* Begin Supplied data *

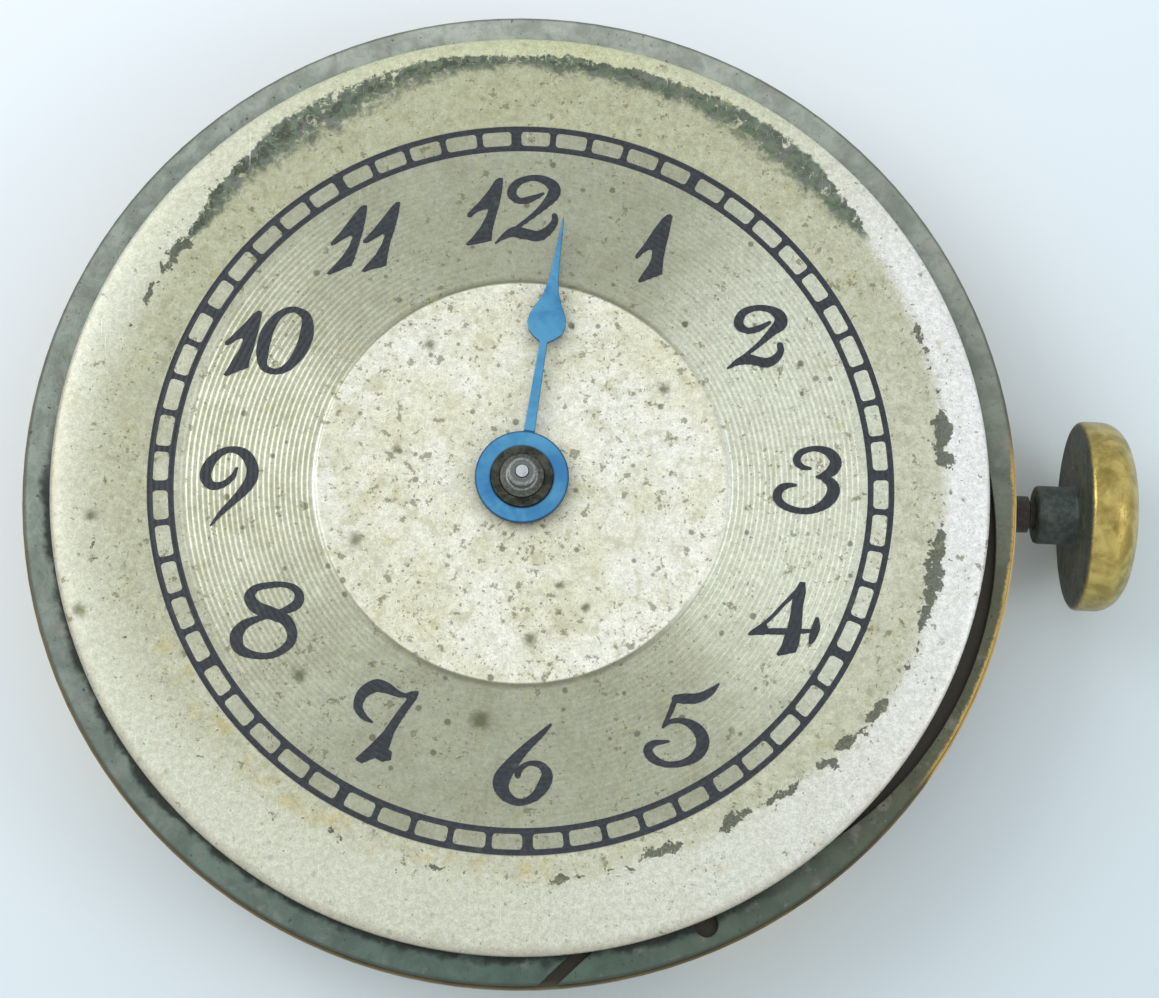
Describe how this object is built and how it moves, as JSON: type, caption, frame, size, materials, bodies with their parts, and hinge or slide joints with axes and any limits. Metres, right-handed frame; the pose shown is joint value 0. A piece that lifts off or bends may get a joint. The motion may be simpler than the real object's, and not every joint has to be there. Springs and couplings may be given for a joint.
{
  "type": "watch movement",
  "caption": "Round pocket watch movement with silvered numeral dial, blued hour hand, crown on its stem, going train, lever escapement and keyless winding under bridges.",
  "frame": {"origin": "movement centre on the plane that the dial rests on", "axes": "+Z out through the dial, +X along the winding stem to the crown, +Y to the twelve o'clock side"},
  "size_m": [0.0329, 0.0292, 0.0066],
  "materials": {
    "gilt_plate": "gilt, worn",
    "verdigris_ring": "weathered grey-green",
    "silvered_dial": "silvered, stained",
    "crown_gold": "worn gilt",
    "blued_steel": "blued",
    "copper_feet": "plain",
    "train_brass": "polished",
    "steel": "brushed",
    "screw_steel": "dark polished",
    "nickel_cover": "satin",
    "ruby": "polished ruby"
  },
  "bodies": {
    "plate": {"mainplate": "gilt_plate", "dial_ring": "verdigris_ring", "dial": "silvered_dial", "dial_feet": "copper_feet", "dial_foot_screws": "screw_steel", "dial_washer": "train_brass", "setting_lever_screw": "screw_steel", "yoke_spring": "steel", "setting_cover": "nickel_cover", "small_screws": "screw_steel", "barrel_bridge": "gilt_plate", "train_bridge": "gilt_plate", "balance_cock": "gilt_plate", "pallet_bridge": "gilt_plate", "bridge_screws": "screw_steel", "hairspring": "blued_steel", "hairspring_stud": "steel", "end_pieces": "steel", "crown_wheel_screw": "screw_steel", "click_spring": "steel", "jewels": "ruby"},
    "centre": {"centre_arbor": "steel", "centre_wheel": "train_brass"},
    "barrel": {"barrel_drum": "train_brass", "barrel_cover": "train_brass", "mainspring": "steel"},
    "third": {"third_arbor": "steel", "third_wheel": "train_brass"},
    "fourth": {"fourth_arbor": "steel", "fourth_wheel": "train_brass"},
    "escape": {"escape_arbor": "steel", "escape_wheel": "train_brass"},
    "cannon": {"cannon_pinion": "steel"},
    "minute": {"minute_wheel": "train_brass", "minute_pinion": "steel"},
    "hour": {"hour_wheel": "train_brass", "hour_hand": "blued_steel"},
    "intermediate": {"intermediate_wheel": "steel"},
    "setting": {"setting_wheel": "steel"},
    "winding": {"winding_pinion": "steel"},
    "stem": {"winding_stem": "steel", "crown": "crown_gold"},
    "clutch": {"clutch_wheel": "steel"},
    "crown_gear": {"crown_wheel": "steel"},
    "ratchet": {"ratchet_wheel": "steel", "ratchet_screw": "screw_steel", "barrel_arbor": "steel"},
    "lever": {"setting_lever": "steel"},
    "yoke_arm": {"yoke": "steel"},
    "click_pawl": {"click": "steel"},
    "balance": {"balance_wheel": "train_brass", "balance_screws": "train_brass", "balance_staff": "steel", "roller_table": "steel", "impulse_jewel": "ruby", "hairspring_collet": "train_brass"},
    "pallets": {"pallet_fork": "steel", "pallet_stones": "ruby", "pallet_arbor": "steel"},
    "regulator_arm": {"regulator": "steel"}
  },
  "joints": [
    {"name": "train_run", "type": "hinge", "parent": "plate", "child": "centre", "pos_m": [0, 0, 0], "axis": [0, 0, 1], "continuous": true},
    {"name": "barrel_turn", "type": "hinge", "parent": "plate", "child": "barrel", "pos_m": [0.00389, 0.00583, 0], "axis": [0, 0, 1], "continuous": true, "deforming": ["mainspring"]},
    {"name": "third_turn", "type": "hinge", "parent": "plate", "child": "third", "pos_m": [-0.00579, 0.00081, 0], "axis": [0, 0, 1], "continuous": true},
    {"name": "fourth_turn", "type": "hinge", "parent": "plate", "child": "fourth", "pos_m": [-0.00847, -0.00302, 0], "axis": [0, 0, 1], "continuous": true},
    {"name": "escape_turn", "type": "hinge", "parent": "plate", "child": "escape", "pos_m": [-0.00662, -0.00651, 0], "axis": [0, 0, 1], "continuous": true},
    {"name": "hands_set", "type": "hinge", "parent": "plate", "child": "cannon", "pos_m": [0, 0, 0], "axis": [0, 0, 1], "continuous": true},
    {"name": "minute_turn", "type": "hinge", "parent": "plate", "child": "minute", "pos_m": [0.00103, -0.00282, 0], "axis": [0, 0, 1], "continuous": true},
    {"name": "hour_turn", "type": "hinge", "parent": "plate", "child": "hour", "pos_m": [0, 0, 0], "axis": [0, 0, 1], "continuous": true},
    {"name": "intermediate_turn", "type": "hinge", "parent": "plate", "child": "intermediate", "pos_m": [0.00449, -0.00176, 0], "axis": [0, 0, 1], "continuous": true},
    {"name": "setting_turn", "type": "hinge", "parent": "plate", "child": "setting", "pos_m": [0.00661, 0, 0], "axis": [0, 0, 1], "continuous": true},
    {"name": "crown_turn", "type": "hinge", "parent": "plate", "child": "winding", "pos_m": [0.0107, 0, -0.00185], "axis": [1, 0, 0], "continuous": true},
    {"name": "crown_wheel_turn", "type": "hinge", "parent": "plate", "child": "crown_gear", "pos_m": [0.00845, 0, 0], "axis": [0, 0, 1], "continuous": true},
    {"name": "ratchet_turn", "type": "hinge", "parent": "plate", "child": "ratchet", "pos_m": [0.00389, 0.00583, 0], "axis": [0, 0, 1], "continuous": true},
    {"name": "crown_pull", "type": "slide", "parent": "winding", "child": "stem", "axis": [1, 0, 0], "range_m": [0, 0.0006]},
    {"name": "clutch_slide", "type": "slide", "parent": "winding", "child": "clutch", "axis": [1, 0, 0], "range_m": [-0.000555, 0]},
    {"name": "lever_swing", "type": "hinge", "parent": "plate", "child": "lever", "pos_m": [0.01225, -0.0022, 0], "axis": [0, 0, 1], "range_deg": [-15.7, 0]},
    {"name": "yoke_swing", "type": "hinge", "parent": "plate", "child": "yoke_arm", "pos_m": [0.0079, -0.0049, 0], "axis": [0, 0, 1], "range_deg": [0, 6.5], "deforming": ["yoke_spring"]},
    {"name": "click_lift", "type": "hinge", "parent": "plate", "child": "click_pawl", "pos_m": [-0.00095, 0.00941, 0], "axis": [0, 0, 1], "range_deg": [-8, 5], "stiffness_Nm_per_rad": 0.000002, "deforming": ["click_spring"]},
    {"name": "balance_swing", "type": "hinge", "parent": "plate", "child": "balance", "pos_m": [-0.0011, -0.00789, 0], "axis": [0, 0, 1], "range_deg": [-22.5, 22.5], "stiffness_Nm_per_rad": 0.00000023, "deforming": ["hairspring"]},
    {"name": "pallet_rock", "type": "hinge", "parent": "plate", "child": "pallets", "pos_m": [-0.00381, -0.00721, 0], "axis": [0, 0, 1], "range_deg": [-5.1, 5.1]},
    {"name": "regulator_swing", "type": "hinge", "parent": "plate", "child": "regulator_arm", "pos_m": [-0.0011, -0.00789, 0], "axis": [0, 0, 1], "range_deg": [-12, 12]}
  ],
  "couplings": [
    {"joint": "barrel_turn", "follows": "train_run", "ratio": -0.1375},
    {"joint": "third_turn", "follows": "train_run", "ratio": -8},
    {"joint": "fourth_turn", "follows": "train_run", "ratio": 60},
    {"joint": "escape_turn", "follows": "train_run", "ratio": -600},
    {"joint": "minute_turn", "follows": "hands_set", "ratio": -0.33333},
    {"joint": "hour_turn", "follows": "hands_set", "ratio": 0.083333},
    {"joint": "intermediate_turn", "follows": "hands_set", "ratio": 0.54545},
    {"joint": "setting_turn", "follows": "hands_set", "ratio": -0.54545},
    {"joint": "crown_wheel_turn", "follows": "crown_turn", "ratio": 0.61538},
    {"joint": "ratchet_turn", "follows": "crown_turn", "ratio": -0.33333},
    {"joint": "clutch_slide", "follows": "crown_pull", "ratio": -0.92},
    {"joint": "lever_swing", "follows": "crown_pull", "rad_per_m": -454.55},
    {"joint": "yoke_swing", "follows": "crown_pull", "rad_per_m": 187.76},
    {"joint": "pallet_rock", "follows": "balance_swing", "ratio": -0.22271}
  ]
}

* End Supplied data *

Written request | Take every line containing the word "caption" and copy it.

Written answer |
Describe how this object is built and how it moves, as JSON: type, caption, frame, size, materials, bodies with their parts, and hinge or slide joints with axes and any limits. Metres, right-handed frame; the pose shown is joint value 0. A piece that lifts off or bends may get a joint. The motion may be simpler than the real object's, and not every joint has to be there. Springs and couplings may be given for a joint.
  "caption": "Round pocket watch movement with silvered numeral dial, blued hour hand, crown on its stem, going train, lever escapement and keyless winding under bridges.",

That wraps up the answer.